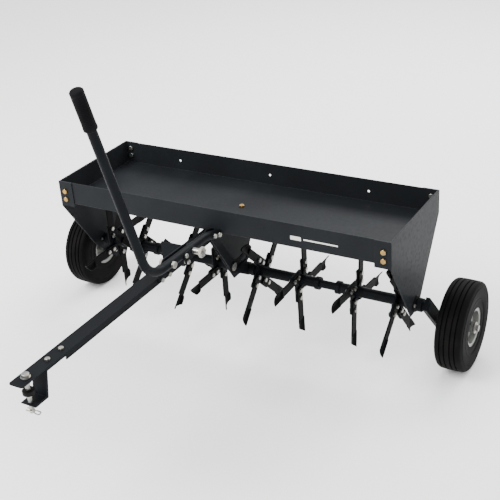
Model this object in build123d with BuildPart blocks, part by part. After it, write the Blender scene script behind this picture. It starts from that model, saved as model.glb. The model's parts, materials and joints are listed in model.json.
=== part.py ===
"""Tow-behind plug aerator with a weight tray, a lever lift and two pneumatic wheels.

Units are millimetres. X runs across the machine, +Y points to the rear, +Z is up.
The origin is on the ground, under the middle of the machine's outer box.
"""
import math
import os

from build123d import *

os.makedirs("parts", exist_ok=True)

# ---- driving dimensions -------------------------------------------------------------
TRAY_LENGTH = 1143.0
TRAY_DEPTH = 364.0
TRAY_HEIGHT = 75.0
SHEET = 2.0
END_SHEET = 3.0
END_FLANGE_WIDTH = 51.0

TYRE_DIAMETER = 280.0
TYRE_WIDTH = 86.0
RIM_DIAMETER = 132.0
WHEEL_OUTSET = 114.5
CRANK_REACH = 129.0
CRANK_DROP_ANGLE = 47.0
SHAFT_DIAMETER = 25.4
SHAFT_BELOW_RIM = 290.5
PLATE_BELOW_SHAFT = 24.0
SPINDLE_DIAMETER = 19.0

SLEEVE_WALL = 3.9
TINE_REACH = 186.0
TINE_WIDTH = 28.0
TINE_THICKNESS = 5.0
TINE_OFFSET = 21.0

DRAWBAR_NOSE = 1047.0
DRAWBAR_WIDTH = 43.0
DRAWBAR_DEPTH = 20.0
DRAWBAR_SHEET = 3.0
DRAWBAR_X = -13.0
HITCH_GAP = 69.0
HITCH_PIN_DIAMETER = 12.7

HANDLE_TUBE_DIAMETER = 26.0
HANDLE_WALL = 2.0
HANDLE_RISE = 618.5
GRIP_DIAMETER = 36.0
GRIP_LENGTH = 112.0
LIFT_RATIO = 0.29
LEVER_REACH = 120.0
LEVER_ANGLE = 150.0
LIFT_TRAVEL = 60.0

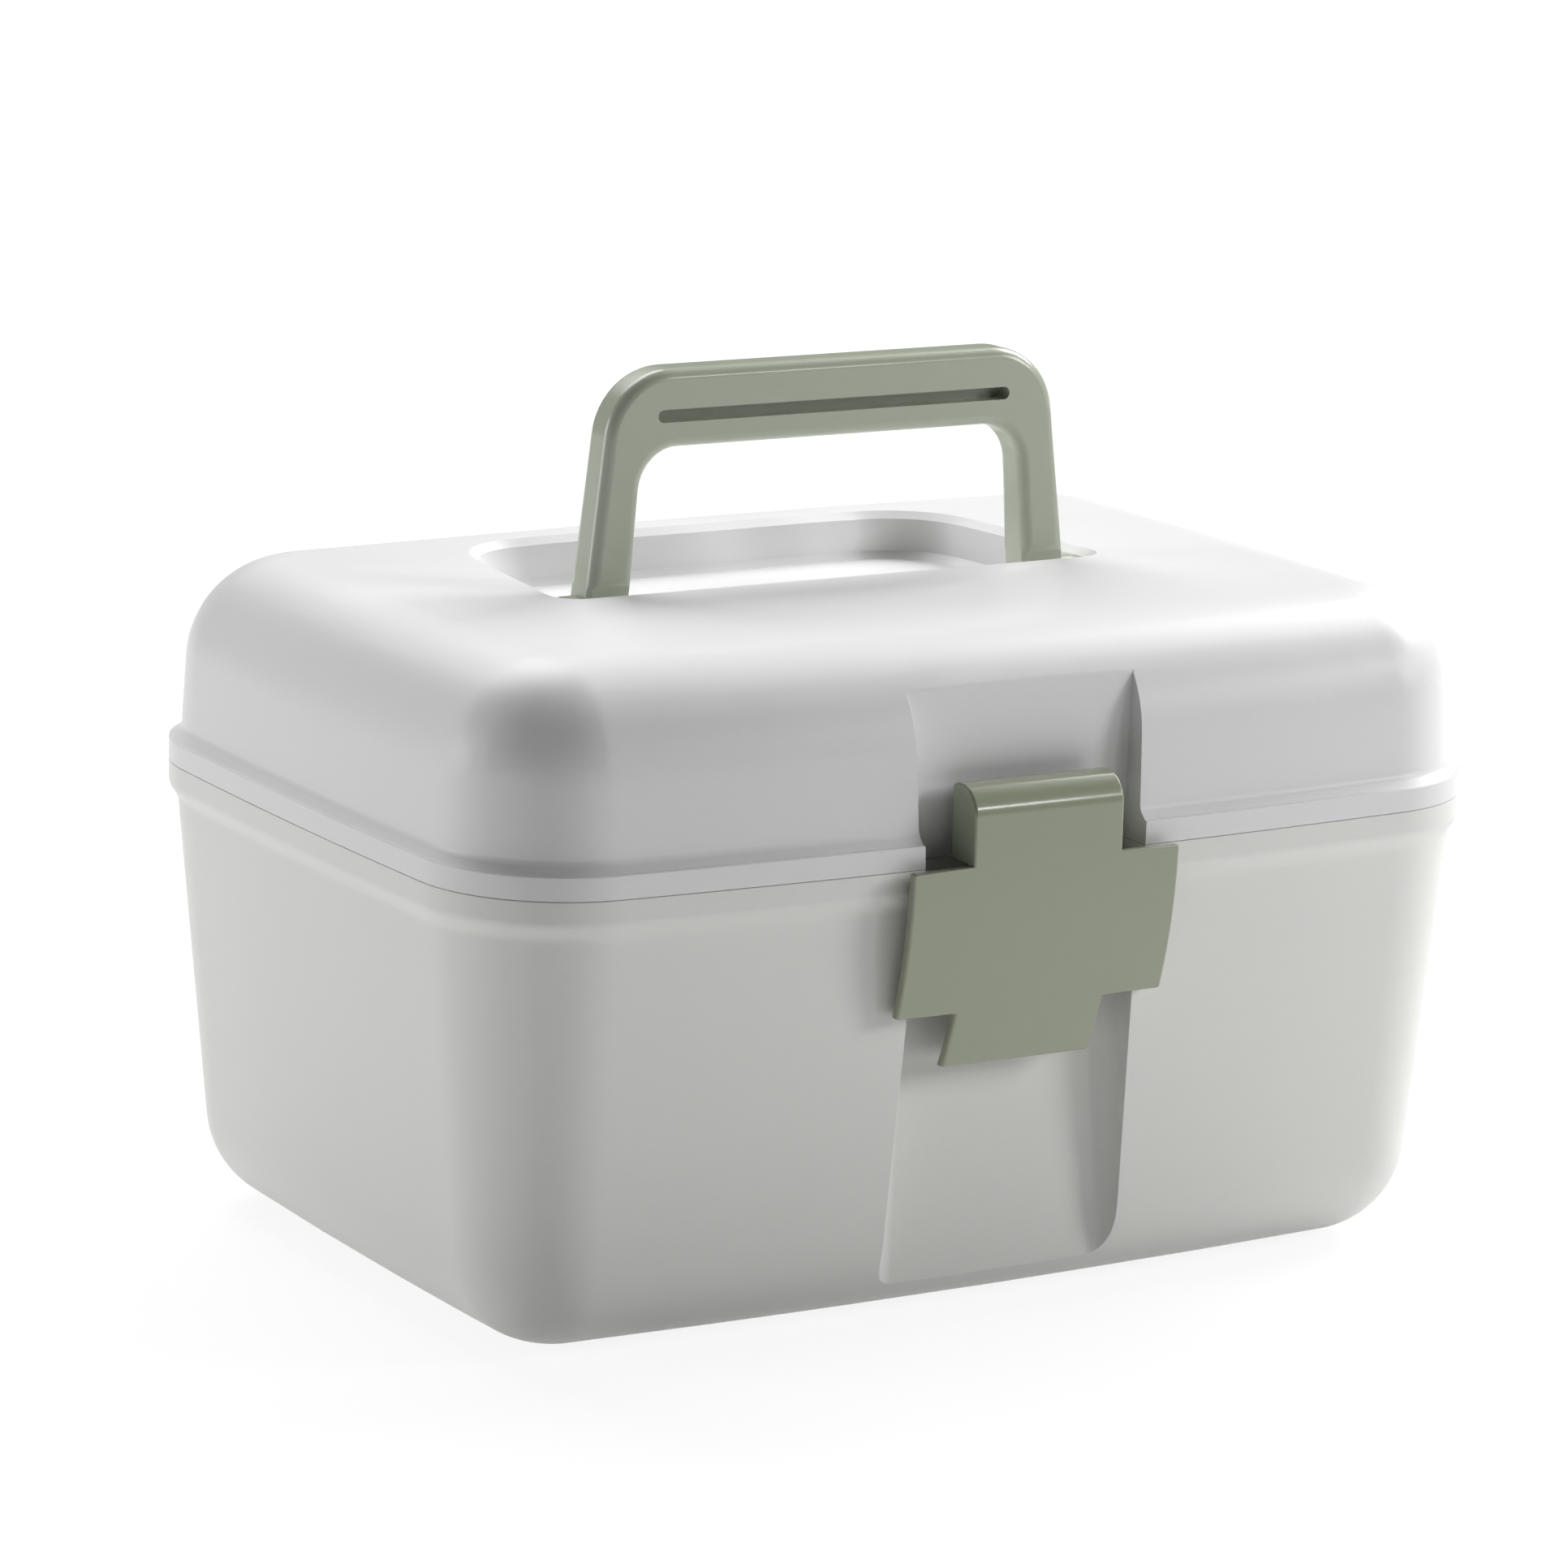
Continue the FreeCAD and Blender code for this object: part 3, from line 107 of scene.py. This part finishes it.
# The photograph's camera, fitted to its edges
CAMERA_PLACE = (-0.692143, -1.157659, 0.400128)
CAMERA_TURN = (77.36842, -1.40203, -30.28617)
CAMERA_LENS = 143.7337


# Shader expressions

class Shade:
    """One output of a node tree, on which arithmetic adds its own nodes."""

    def __init__(self, finish, socket):
        self.finish = finish
        self.socket = socket

    def _math(self, operation, first, second):
        """The two values put through one node of arithmetic."""
        settings = {"operation": operation}
        return self.finish.node("ShaderNodeMath", settings, {0: first, 1: second})

    def __add__(self, other):
        return self._math("ADD", self, other)

    def __radd__(self, other):
        return self._math("ADD", other, self)

    def __sub__(self, other):
        return self._math("SUBTRACT", self, other)

    def __rsub__(self, other):
        return self._math("SUBTRACT", other, self)

    def __mul__(self, other):
        return self._math("MULTIPLY", self, other)

    def __rmul__(self, other):
        return self._math("MULTIPLY", other, self)


class Finish:
    """A named material and the tree behind it."""

    def __init__(self, name):
        self.material = bpy.data.materials.new(name)
        self.material.use_nodes = True
        self.tree = self.material.node_tree
        self.surface = self.tree.nodes["Principled BSDF"]

    def node(self, kind, settings=None, inputs=None, output=0):
        """Adds a node: its settings first, then the values or links of its sockets."""
        made = self.tree.nodes.new(kind)
        for key, value in (settings or {}).items():
            setattr(made, key, value)
        for key, value in (inputs or {}).items():
            self.plug(made.inputs[key], value)
        return Shade(self, made.outputs[output])

    def plug(self, socket, value):
        """Links a shade to a socket, or sets the socket to a plain value."""
        if isinstance(value, Shade):
            self.tree.links.new(value.socket, socket)
        else:
            socket.default_value = value

    def set(self, **values):
        """Sets or links the surface's own sockets, named with underscores for spaces."""
        for name, value in values.items():
            self.plug(self.surface.inputs[name.replace("_", " ")], value)

    def noise(self, place, scale, detail=2.0, stretch=(1, 1, 1)):
        """Noise from 0 to 1 whose features are about 1 / scale metres across."""
        if stretch != (1, 1, 1):
            place = self.node("ShaderNodeMapping", {}, {"Vector": place, "Scale": stretch})
        inputs = {"Vector": place, "Scale": scale, "Detail": detail}
        return self.node("ShaderNodeTexNoise", {}, inputs)

    def blend(self, factor, first, second):
        """A colour between two colours."""
        inputs = {0: factor, 6: first, 7: second}
        return self.node("ShaderNodeMix", {"data_type": "RGBA"}, inputs, output=2)


def tone(colour, factor):
    """A colour made lighter or darker, as a shader colour."""
    return tuple(min(1.0, channel * factor) for channel in colour[:3]) + (1.0,)


def moulded_plastic(name, colour, roughness, grain_depth, waviness=0.35, gloss=0.0):
    """Injection-moulded plastic: faint flow clouds, fine grain, slow waves and a thin coat."""
    finish = Finish(name)
    place = finish.node("ShaderNodeTexCoord", output="Object")
    clouds = finish.noise(place, CLOUD_SCALE, 3)
    flecks = finish.noise(place, FLECK_SCALE, 2)
    mottle = clouds * 0.7 + flecks * 0.3
    finish.set(Base_Color=finish.blend(mottle, tone(colour, 0.965), tone(colour, 1.03)))
    finish.set(Roughness=roughness - 0.05 + mottle * 0.1)
    grain = finish.noise(place, GRAIN_SCALE, 2)
    waves = finish.noise(place, WAVE_SCALE, 1)
    fine = {"Strength": 0.22, "Distance": grain_depth, "Height": grain}
    broad = {"Strength": waviness, "Distance": WAVE_HEIGHT, "Height": waves}
    broad["Normal"] = finish.node("ShaderNodeBump", {}, fine)
    finish.set(Normal=finish.node("ShaderNodeBump", {}, broad))
    finish.set(IOR=1.49, Coat_Weight=gloss, Coat_Roughness=0.1)
    return finish.material


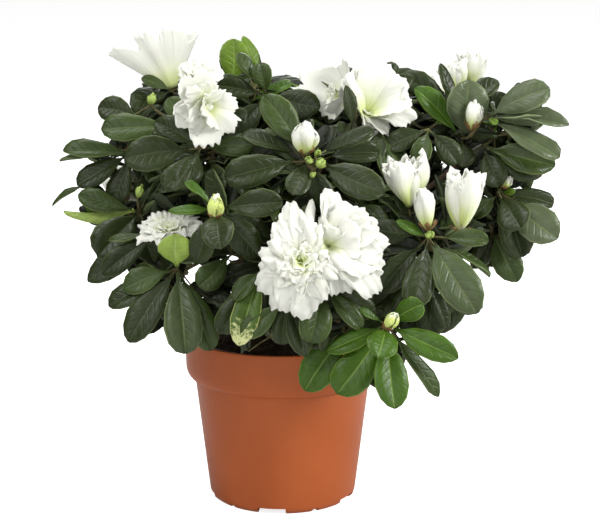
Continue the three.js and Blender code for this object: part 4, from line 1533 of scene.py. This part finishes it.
============================================================
### WHAT TO WORK ON
Write down every line of the data exactly as it appears above.

### RESPONSE TO THE TASK
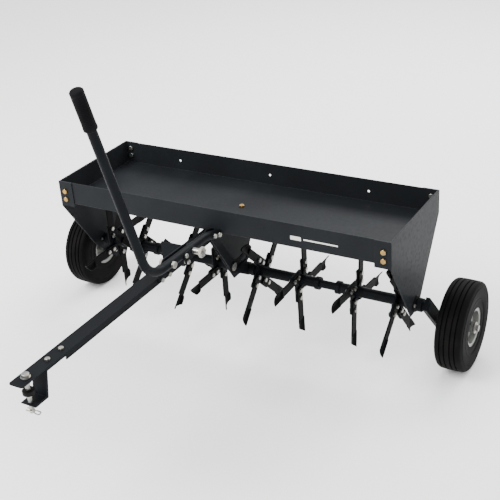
Model this object in build123d with BuildPart blocks, part by part. After it, write the Blender scene script behind this picture. It starts from that model, saved as model.glb. The model's parts, materials and joints are listed in model.json.
=== part.py ===
"""Tow-behind plug aerator with a weight tray, a lever lift and two pneumatic wheels.

Units are millimetres. X runs across the machine, +Y points to the rear, +Z is up.
The origin is on the ground, under the middle of the machine's outer box.
"""
import math
import os

from build123d import *

os.makedirs("parts", exist_ok=True)

# ---- driving dimensions -------------------------------------------------------------
TRAY_LENGTH = 1143.0
TRAY_DEPTH = 364.0
TRAY_HEIGHT = 75.0
SHEET = 2.0
END_SHEET = 3.0
END_FLANGE_WIDTH = 51.0

TYRE_DIAMETER = 280.0
TYRE_WIDTH = 86.0
RIM_DIAMETER = 132.0
WHEEL_OUTSET = 114.5
CRANK_REACH = 129.0
CRANK_DROP_ANGLE = 47.0
SHAFT_DIAMETER = 25.4
SHAFT_BELOW_RIM = 290.5
PLATE_BELOW_SHAFT = 24.0
SPINDLE_DIAMETER = 19.0

SLEEVE_WALL = 3.9
TINE_REACH = 186.0
TINE_WIDTH = 28.0
TINE_THICKNESS = 5.0
TINE_OFFSET = 21.0

DRAWBAR_NOSE = 1047.0
DRAWBAR_WIDTH = 43.0
DRAWBAR_DEPTH = 20.0
DRAWBAR_SHEET = 3.0
DRAWBAR_X = -13.0
HITCH_GAP = 69.0
HITCH_PIN_DIAMETER = 12.7

HANDLE_TUBE_DIAMETER = 26.0
HANDLE_WALL = 2.0
HANDLE_RISE = 618.5
GRIP_DIAMETER = 36.0
GRIP_LENGTH = 112.0
LIFT_RATIO = 0.29
LEVER_REACH = 120.0
LEVER_ANGLE = 150.0
LIFT_TRAVEL = 60.0

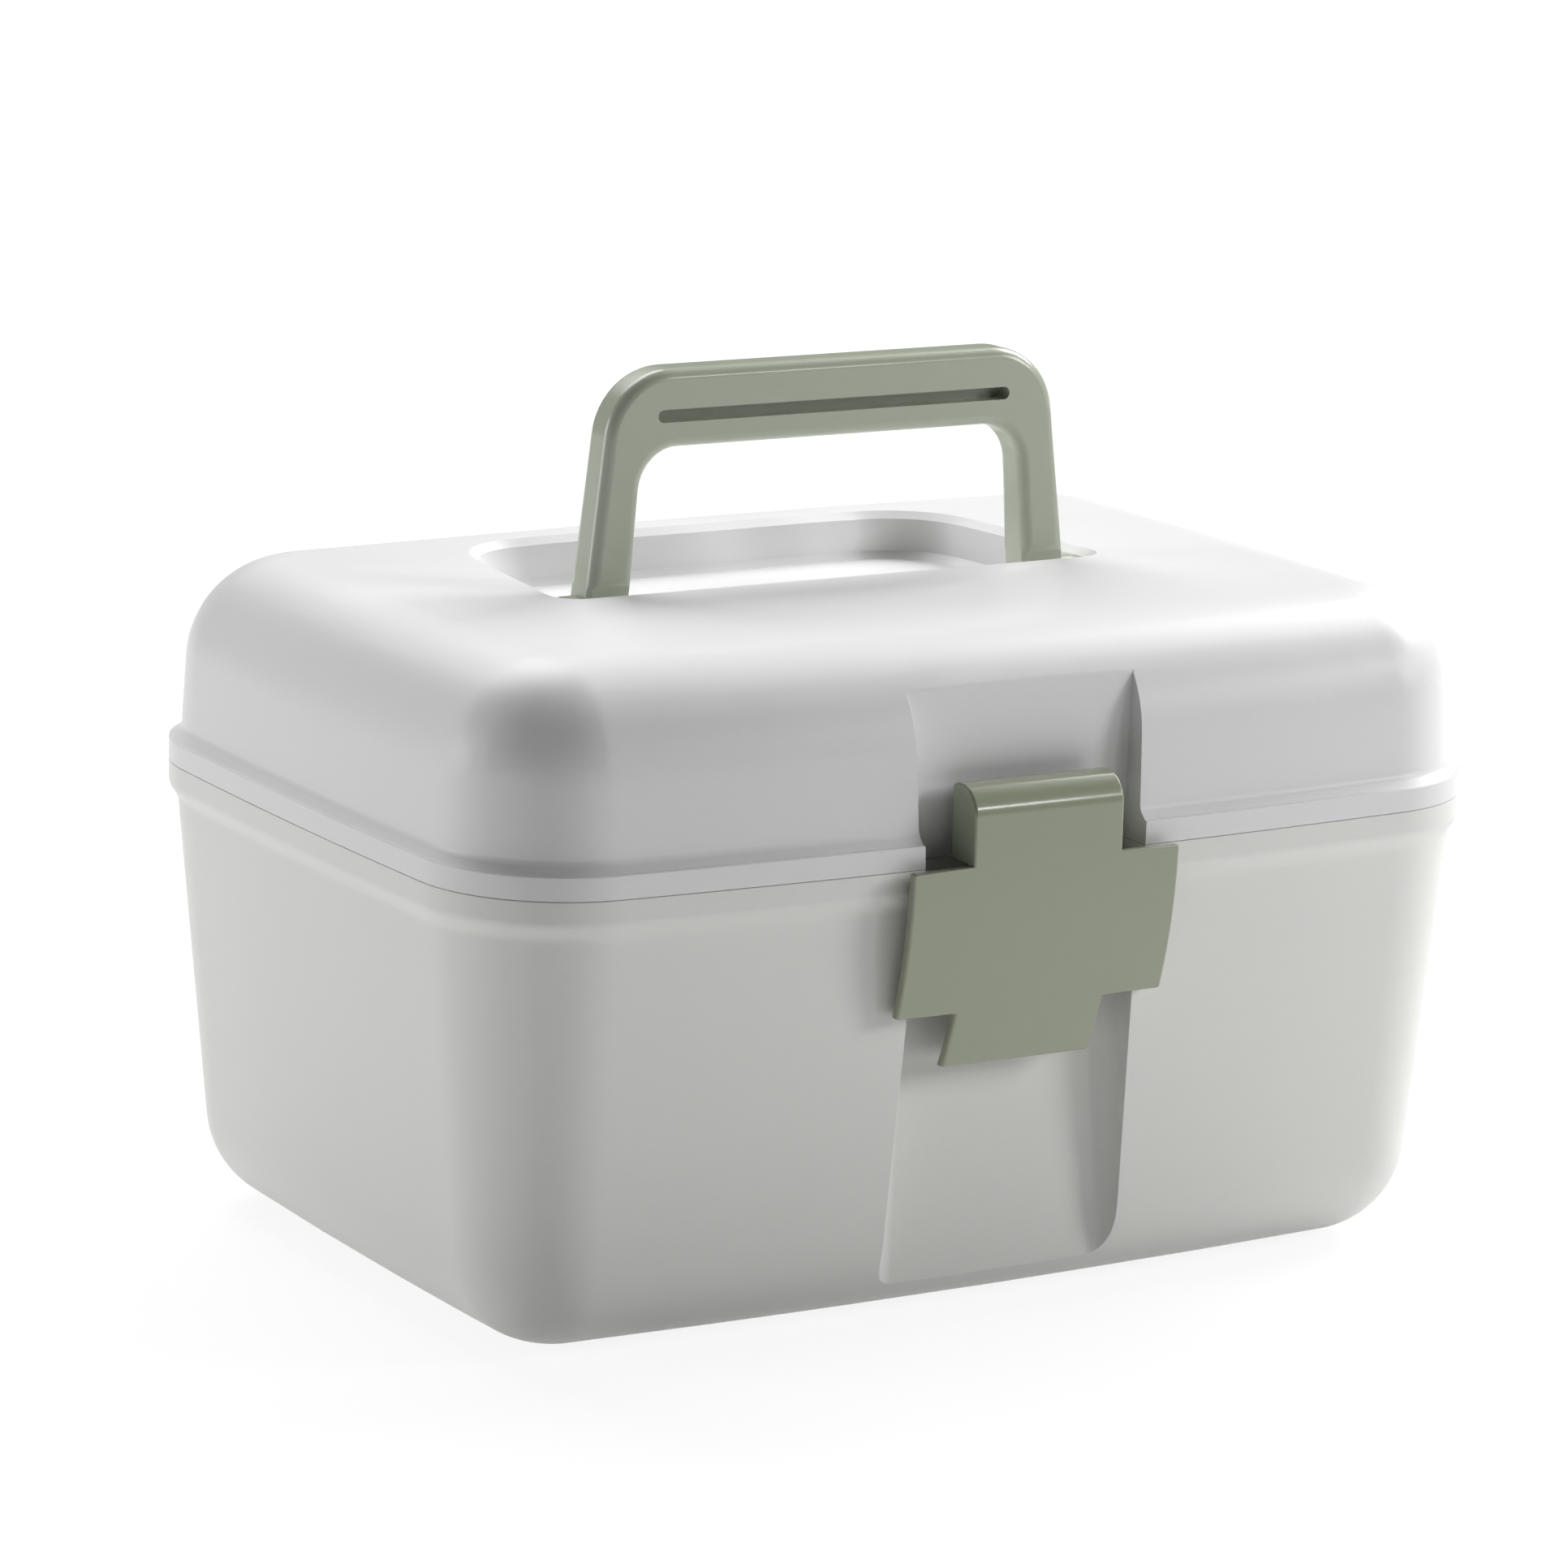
Continue the FreeCAD and Blender code for this object: part 3, from line 107 of scene.py. This part finishes it.
# The photograph's camera, fitted to its edges
CAMERA_PLACE = (-0.692143, -1.157659, 0.400128)
CAMERA_TURN = (77.36842, -1.40203, -30.28617)
CAMERA_LENS = 143.7337


# Shader expressions

class Shade:
    """One output of a node tree, on which arithmetic adds its own nodes."""

    def __init__(self, finish, socket):
        self.finish = finish
        self.socket = socket

    def _math(self, operation, first, second):
        """The two values put through one node of arithmetic."""
        settings = {"operation": operation}
        return self.finish.node("ShaderNodeMath", settings, {0: first, 1: second})

    def __add__(self, other):
        return self._math("ADD", self, other)

    def __radd__(self, other):
        return self._math("ADD", other, self)

    def __sub__(self, other):
        return self._math("SUBTRACT", self, other)

    def __rsub__(self, other):
        return self._math("SUBTRACT", other, self)

    def __mul__(self, other):
        return self._math("MULTIPLY", self, other)

    def __rmul__(self, other):
        return self._math("MULTIPLY", other, self)


class Finish:
    """A named material and the tree behind it."""

    def __init__(self, name):
        self.material = bpy.data.materials.new(name)
        self.material.use_nodes = True
        self.tree = self.material.node_tree
        self.surface = self.tree.nodes["Principled BSDF"]

    def node(self, kind, settings=None, inputs=None, output=0):
        """Adds a node: its settings first, then the values or links of its sockets."""
        made = self.tree.nodes.new(kind)
        for key, value in (settings or {}).items():
            setattr(made, key, value)
        for key, value in (inputs or {}).items():
            self.plug(made.inputs[key], value)
        return Shade(self, made.outputs[output])

    def plug(self, socket, value):
        """Links a shade to a socket, or sets the socket to a plain value."""
        if isinstance(value, Shade):
            self.tree.links.new(value.socket, socket)
        else:
            socket.default_value = value

    def set(self, **values):
        """Sets or links the surface's own sockets, named with underscores for spaces."""
        for name, value in values.items():
            self.plug(self.surface.inputs[name.replace("_", " ")], value)

    def noise(self, place, scale, detail=2.0, stretch=(1, 1, 1)):
        """Noise from 0 to 1 whose features are about 1 / scale metres across."""
        if stretch != (1, 1, 1):
            place = self.node("ShaderNodeMapping", {}, {"Vector": place, "Scale": stretch})
        inputs = {"Vector": place, "Scale": scale, "Detail": detail}
        return self.node("ShaderNodeTexNoise", {}, inputs)

    def blend(self, factor, first, second):
        """A colour between two colours."""
        inputs = {0: factor, 6: first, 7: second}
        return self.node("ShaderNodeMix", {"data_type": "RGBA"}, inputs, output=2)


def tone(colour, factor):
    """A colour made lighter or darker, as a shader colour."""
    return tuple(min(1.0, channel * factor) for channel in colour[:3]) + (1.0,)


def moulded_plastic(name, colour, roughness, grain_depth, waviness=0.35, gloss=0.0):
    """Injection-moulded plastic: faint flow clouds, fine grain, slow waves and a thin coat."""
    finish = Finish(name)
    place = finish.node("ShaderNodeTexCoord", output="Object")
    clouds = finish.noise(place, CLOUD_SCALE, 3)
    flecks = finish.noise(place, FLECK_SCALE, 2)
    mottle = clouds * 0.7 + flecks * 0.3
    finish.set(Base_Color=finish.blend(mottle, tone(colour, 0.965), tone(colour, 1.03)))
    finish.set(Roughness=roughness - 0.05 + mottle * 0.1)
    grain = finish.noise(place, GRAIN_SCALE, 2)
    waves = finish.noise(place, WAVE_SCALE, 1)
    fine = {"Strength": 0.22, "Distance": grain_depth, "Height": grain}
    broad = {"Strength": waviness, "Distance": WAVE_HEIGHT, "Height": waves}
    broad["Normal"] = finish.node("ShaderNodeBump", {}, fine)
    finish.set(Normal=finish.node("ShaderNodeBump", {}, broad))
    finish.set(IOR=1.49, Coat_Weight=gloss, Coat_Roughness=0.1)
    return finish.material


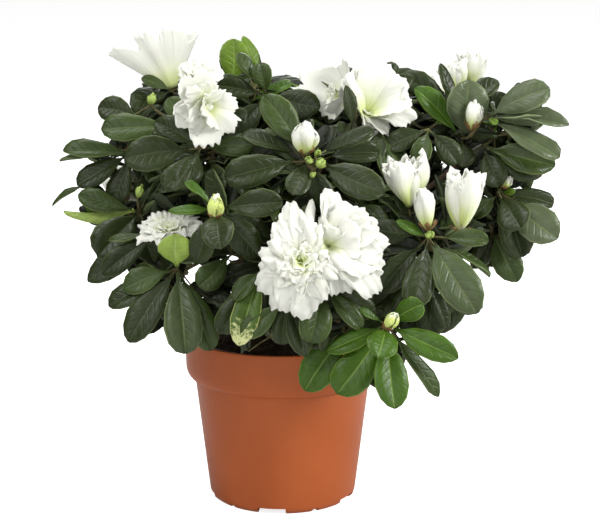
Continue the three.js and Blender code for this object: part 4, from line 1533 of scene.py. This part finishes it.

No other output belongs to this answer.